Today’s topics include Micron unveiling the world’s first 1TB microSD card, and Lenovo spotlighting its edge computing and IoT efforts at the Mobile World Congress show.
Data memory and storage maker Micron Technology on Feb. 25 launched the world’s highest-capacity microSD card—one that holds 1TB of removable data. The announcement was made at the annual Mobile World Congress conference in Barcelona.
Micron’s c200 1TB microSDXC UHS-I card is the first microSD card in the market to use the company’s advanced 96-layer 3D quad-level cell NAND technology. Micron said that the 1TB microSD card will provide cost-effective storage for 4K videos, pictures and games for users on their mobile phones and other electronic devices.
The card meets the A2 App Performance Class specification, enhancing user experience for Android Adoptable storage by enabling applications and games installed on the card to load faster.

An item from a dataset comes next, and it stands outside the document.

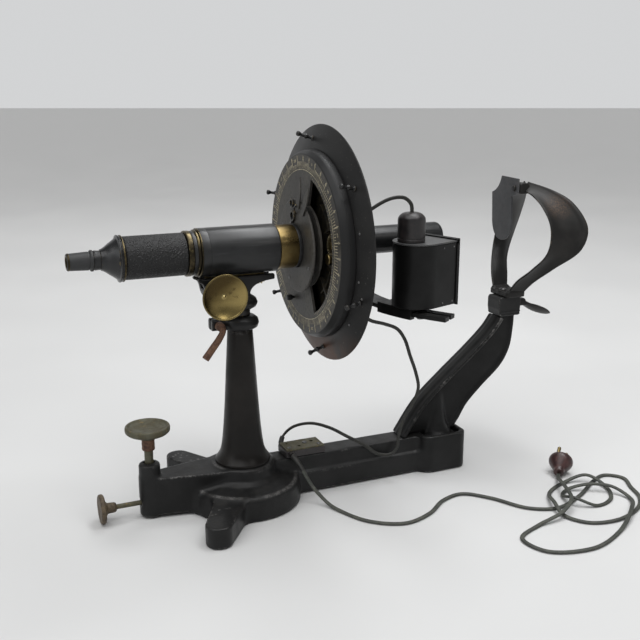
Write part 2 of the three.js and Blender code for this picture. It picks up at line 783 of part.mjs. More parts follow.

Lenovo officials put the company’s edge computing and internet of things portfolio on display this week at Mobile World Congress, including unveiling a new small form-factor ThinkServer system designed to bring processing and storage capabilities closer to where data is increasingly being created.
At the same time, the OEM featured some of the fruits of partnerships with such vendors as VMware, Scale Computing, Pivot3 and Orange around edge computing, smart cities and other IoT areas for both enterprises and telecommunications companies.
According to Kirk Skaugen, executive vice president and president of Lenovo’s Data Center Group, “There is tremendous opportunity to help customers realize the power that edge computing can bring to their organizations. We’ve made significant focused investments in our IoT and telco offerings over the past year with several strategic partners, enabling connectivity from edge to data center.”